A few weeks ago I interviewed Rory McShane, one of the leaders of the Northern Ireland Civil Rights Association (NICRA).

The 50th anniversary of the movement’s founding was approaching and I thought it worthwhile hearing from a witness from that time.

When you look at those black and white images of both turmoil and expectation, the faces will be less well-known to many younger people, but for those that do recognise them it’s clear that many of those who would become leading lights of the future SDLP, such as John Hume, Gerry Fitt, Ivan Cooper, Denis Haughey and Austin Currie, were to the fore of the civil rights campaign. Of course, there were other prominent leaders too such as Bernadette Devlin, Eamonn McCann, Michael Farrell, the McCloskeys and Liam McMillen all of whom would become household names and heroes within the wider Catholic community.

Rory McShane could be described as one of those ‘bright young things’ of his generation. He had organisational skills and was an articulate orator. Reflecting on the civil rights movement, McShane believes it was a movement of its time as the demand for reform and change was in the air from Alabama to Paris. And of course, television as a medium was just coming into its own – so that wind of change which was sweeping across continents was being beamed into Belfast.

Since partition, Northern Ireland was wrapped in its own cocoon. The unionist hegemony was never challenged by Westminster, which adopted an out of sight out of mind policy. In over 40 years of Stormont rule, the north had been run with indifference towards the Catholic community. Discrimination was part of official policy. Remote Big House unionists operated like white Rhodesian farmers. The stagnant Nationalist Party was losing its grip on an increasingly agitated, angry and educated younger Catholic population.
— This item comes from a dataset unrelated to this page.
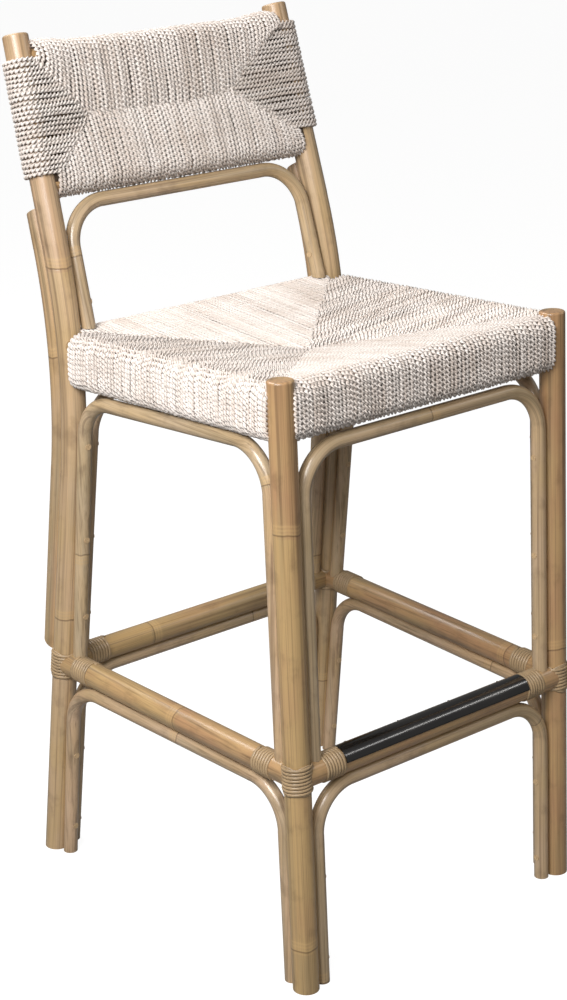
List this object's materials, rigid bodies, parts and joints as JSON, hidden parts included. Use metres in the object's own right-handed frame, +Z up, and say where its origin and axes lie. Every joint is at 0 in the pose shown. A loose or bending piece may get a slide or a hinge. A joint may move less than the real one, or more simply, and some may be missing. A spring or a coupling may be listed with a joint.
{
  "type": "bar stool",
  "caption": "Tall stool of bent round cane poles with a raked woven backrest, a dished woven seat, stretchers on all sides and a footrest with a half-round metal guard.",
  "frame": {"origin": "on the floor, under the middle of the stool's bounding box", "axes": "+Z up, -Y towards the footrest side where the sitter's knees go, +Y towards the backrest, +X to the right seen from the front with +Y away"},
  "size_m": [0.514, 0.5899, 1.0988],
  "materials": {
    "pole": "satin",
    "thin_pole": "satin",
    "frame_rail": "matte",
    "binding": "satin",
    "cord": "matte",
    "guard": "polished",
    "screw": "satin",
    "plug": "matte",
    "dowel": "matte"
  },
  "bodies": {
    "root": {"front_left_leg": "pole", "front_right_leg": "pole", "back_left_post": "pole", "back_right_post": "pole", "back_left_splint": "thin_pole", "back_right_splint": "thin_pole", "seat_front_upper_rail": "frame_rail", "seat_front_lower_rail": "frame_rail", "seat_back_upper_rail": "frame_rail", "seat_back_lower_rail": "frame_rail", "seat_left_upper_rail": "frame_rail", "seat_left_lower_rail": "frame_rail", "seat_right_upper_rail": "frame_rail", "seat_right_lower_rail": "frame_rail", "backrest_top_rail": "frame_rail", "backrest_bottom_rail": "frame_rail", "left_stretcher": "pole", "right_stretcher": "pole", "back_stretcher": "pole", "footrest_rail": "pole", "footrest_guard": "guard", "front_upper_arch": "thin_pole", "back_upper_arch": "thin_pole", "left_upper_arch": "thin_pole", "right_upper_arch": "thin_pole", "front_lower_arch": "thin_pole", "back_lower_arch": "thin_pole", "left_lower_arch": "thin_pole", "right_lower_arch": "thin_pole", "backrest_arch": "thin_pole", "front_left_binding": "binding", "front_right_binding": "binding", "back_left_binding": "binding", "back_right_binding": "binding", "seat_front_weave": "cord", "seat_back_weave": "cord", "seat_left_weave": "cord", "seat_right_weave": "cord", "backrest_weave": "cord", "seat_dowels": "dowel", "stretcher_dowels": "dowel", "backrest_dowels": "dowel", "arch_screws": "screw", "arch_plugs": "plug", "splint_screws": "screw", "splint_plugs": "plug", "guard_screws": "screw"}
  },
  "joints": []
}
To its credit, NICRA did attract cross community support and was not the republican plot as claimed by Ian Paisley. Liberal protestants too saw that change was inevitable and that the iniquitous housing discrimination going on in a gerrymandered Derry and the obscene underinvestment and high unemployment west of the Bann could not continue. The faltering O’Neill government was late realising the significance of the changes about to sweep through the north – although to his credit, he was constantly thwarted from within his own party.
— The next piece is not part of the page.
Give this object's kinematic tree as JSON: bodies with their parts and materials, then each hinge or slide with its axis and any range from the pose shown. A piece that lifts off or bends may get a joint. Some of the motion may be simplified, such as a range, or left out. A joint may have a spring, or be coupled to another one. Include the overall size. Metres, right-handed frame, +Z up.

McShane is rightly proud of his contribution to the civil rights movement and even more so of its achievements.

The historian Dr Eamon Phoenix said in this paper that the civil rights movement achieved more for nationalists in “45 days than the preceding 45 years”. What McShane regretted most was the descent of street activism and non-violent protest into violence and he doesn’t subscribe to the revisionist viewpoint that this violence was inevitable.
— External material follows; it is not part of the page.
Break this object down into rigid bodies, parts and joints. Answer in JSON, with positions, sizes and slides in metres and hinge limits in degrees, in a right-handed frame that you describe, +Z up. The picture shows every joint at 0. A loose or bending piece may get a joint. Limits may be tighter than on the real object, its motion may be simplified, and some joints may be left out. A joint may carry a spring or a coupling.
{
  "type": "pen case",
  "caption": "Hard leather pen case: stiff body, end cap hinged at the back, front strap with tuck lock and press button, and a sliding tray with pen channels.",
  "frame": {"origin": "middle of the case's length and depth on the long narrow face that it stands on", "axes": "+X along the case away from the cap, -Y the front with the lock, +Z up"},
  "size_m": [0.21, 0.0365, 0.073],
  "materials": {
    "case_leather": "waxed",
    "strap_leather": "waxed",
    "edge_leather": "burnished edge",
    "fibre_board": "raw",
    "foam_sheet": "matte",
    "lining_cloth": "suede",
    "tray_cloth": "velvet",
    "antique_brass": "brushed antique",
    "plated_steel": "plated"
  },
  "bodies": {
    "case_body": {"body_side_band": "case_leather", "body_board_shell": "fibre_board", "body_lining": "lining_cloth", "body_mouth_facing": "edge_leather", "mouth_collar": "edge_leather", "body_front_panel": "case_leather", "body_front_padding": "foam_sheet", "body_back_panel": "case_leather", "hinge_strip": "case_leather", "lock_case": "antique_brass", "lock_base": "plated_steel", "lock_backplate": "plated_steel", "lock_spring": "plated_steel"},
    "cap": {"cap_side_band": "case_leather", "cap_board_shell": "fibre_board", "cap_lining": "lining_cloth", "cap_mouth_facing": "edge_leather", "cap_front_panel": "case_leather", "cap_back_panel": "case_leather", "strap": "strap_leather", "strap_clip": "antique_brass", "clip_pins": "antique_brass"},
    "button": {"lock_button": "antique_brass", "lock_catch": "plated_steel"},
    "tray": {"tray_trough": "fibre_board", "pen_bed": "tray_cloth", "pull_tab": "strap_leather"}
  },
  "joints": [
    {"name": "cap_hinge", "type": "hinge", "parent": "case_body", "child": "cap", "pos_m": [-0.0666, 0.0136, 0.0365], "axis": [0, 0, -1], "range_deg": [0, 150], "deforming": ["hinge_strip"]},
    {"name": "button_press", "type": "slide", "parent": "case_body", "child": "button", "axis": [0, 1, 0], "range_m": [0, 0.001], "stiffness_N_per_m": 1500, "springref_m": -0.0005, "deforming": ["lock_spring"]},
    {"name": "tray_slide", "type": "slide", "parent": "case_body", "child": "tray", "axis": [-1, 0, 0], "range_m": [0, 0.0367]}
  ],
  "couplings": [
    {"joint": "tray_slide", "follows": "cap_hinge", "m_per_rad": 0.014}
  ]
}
With the benefit of hindsight, it’s hard to disagree with his analysis. The continued unionist intransigence, the kowtowing to threats from the loyalist fringe leaders, like Ian Paisley and his rabble-rousing speeches, the counter-productive attempts by the British government to quell legitimate protest by military force and the hi-jacking of the cover of the civil rights movement by an unrepresentative group of militant republicans, would seem to leave the blame firmly and squarely with a recalcitrant unionist leadership, an incompetent British government manned by Colonel Blimp types and a Machiavellian minority paramilitary group – the IRA.

That the Northern Ireland Civil Rights Association achieved most of its aims including the end of gerrymandering, the creation of housing system based on need, the reform of local government and voting and of course the disbandment of the hated B Specials in a relatively short period of time is nothing short of remarkable for place better known for its inertia.

Within six years the leaders of the civil rights movement also saw the establishment of a power-sharing executive after Sunningdale.

What we have today is largely due to those leaders who won their war with words not weapons. It took another generation to learn that lesson.